(begin)

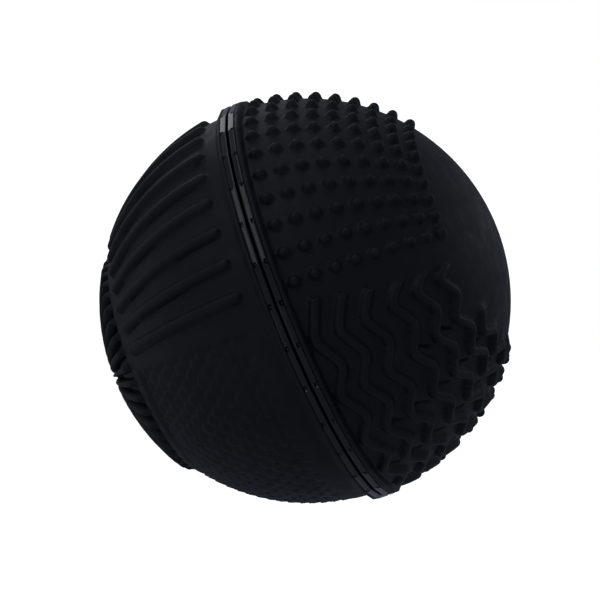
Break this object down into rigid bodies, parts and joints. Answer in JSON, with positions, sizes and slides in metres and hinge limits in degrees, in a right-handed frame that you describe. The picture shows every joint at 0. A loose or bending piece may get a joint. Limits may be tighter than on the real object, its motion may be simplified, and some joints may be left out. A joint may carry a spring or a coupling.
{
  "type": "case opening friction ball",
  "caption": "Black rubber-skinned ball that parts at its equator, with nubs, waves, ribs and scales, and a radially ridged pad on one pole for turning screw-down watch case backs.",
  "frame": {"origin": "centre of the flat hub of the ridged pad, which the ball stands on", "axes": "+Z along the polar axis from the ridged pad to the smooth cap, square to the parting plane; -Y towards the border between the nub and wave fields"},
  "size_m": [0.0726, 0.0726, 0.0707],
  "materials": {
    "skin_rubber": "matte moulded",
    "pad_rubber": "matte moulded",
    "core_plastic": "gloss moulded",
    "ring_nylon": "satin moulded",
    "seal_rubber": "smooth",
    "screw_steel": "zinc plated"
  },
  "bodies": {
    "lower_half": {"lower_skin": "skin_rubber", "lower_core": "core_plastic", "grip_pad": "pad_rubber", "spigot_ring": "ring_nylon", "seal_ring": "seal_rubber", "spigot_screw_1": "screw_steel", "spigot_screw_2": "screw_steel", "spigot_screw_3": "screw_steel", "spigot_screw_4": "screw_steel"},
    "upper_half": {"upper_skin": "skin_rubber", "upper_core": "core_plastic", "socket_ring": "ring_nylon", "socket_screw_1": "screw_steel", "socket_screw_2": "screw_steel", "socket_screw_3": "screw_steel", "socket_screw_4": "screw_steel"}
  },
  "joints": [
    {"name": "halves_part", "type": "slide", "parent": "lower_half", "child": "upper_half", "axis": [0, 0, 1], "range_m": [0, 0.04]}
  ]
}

(end)

> **OBJECTIVE**: Set every line of the listing down word for word.

> **RESULT OF THIS EXERCISE**:
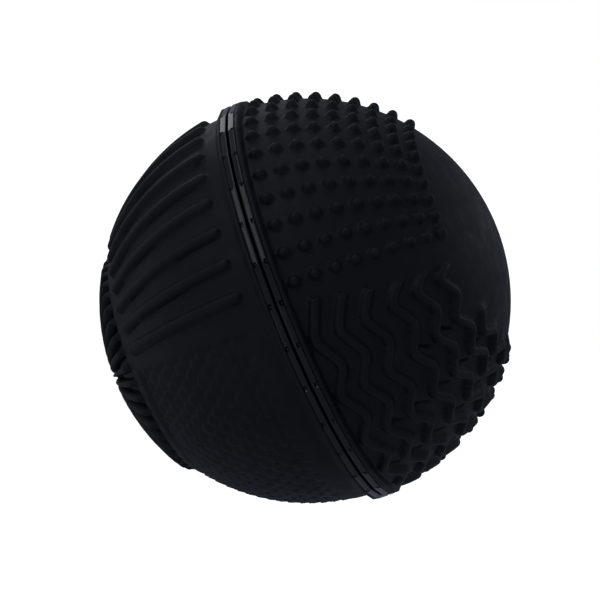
Break this object down into rigid bodies, parts and joints. Answer in JSON, with positions, sizes and slides in metres and hinge limits in degrees, in a right-handed frame that you describe. The picture shows every joint at 0. A loose or bending piece may get a joint. Limits may be tighter than on the real object, its motion may be simplified, and some joints may be left out. A joint may carry a spring or a coupling.
{
  "type": "case opening friction ball",
  "caption": "Black rubber-skinned ball that parts at its equator, with nubs, waves, ribs and scales, and a radially ridged pad on one pole for turning screw-down watch case backs.",
  "frame": {"origin": "centre of the flat hub of the ridged pad, which the ball stands on", "axes": "+Z along the polar axis from the ridged pad to the smooth cap, square to the parting plane; -Y towards the border between the nub and wave fields"},
  "size_m": [0.0726, 0.0726, 0.0707],
  "materials": {
    "skin_rubber": "matte moulded",
    "pad_rubber": "matte moulded",
    "core_plastic": "gloss moulded",
    "ring_nylon": "satin moulded",
    "seal_rubber": "smooth",
    "screw_steel": "zinc plated"
  },
  "bodies": {
    "lower_half": {"lower_skin": "skin_rubber", "lower_core": "core_plastic", "grip_pad": "pad_rubber", "spigot_ring": "ring_nylon", "seal_ring": "seal_rubber", "spigot_screw_1": "screw_steel", "spigot_screw_2": "screw_steel", "spigot_screw_3": "screw_steel", "spigot_screw_4": "screw_steel"},
    "upper_half": {"upper_skin": "skin_rubber", "upper_core": "core_plastic", "socket_ring": "ring_nylon", "socket_screw_1": "screw_steel", "socket_screw_2": "screw_steel", "socket_screw_3": "screw_steel", "socket_screw_4": "screw_steel"}
  },
  "joints": [
    {"name": "halves_part", "type": "slide", "parent": "lower_half", "child": "upper_half", "axis": [0, 0, 1], "range_m": [0, 0.04]}
  ]
}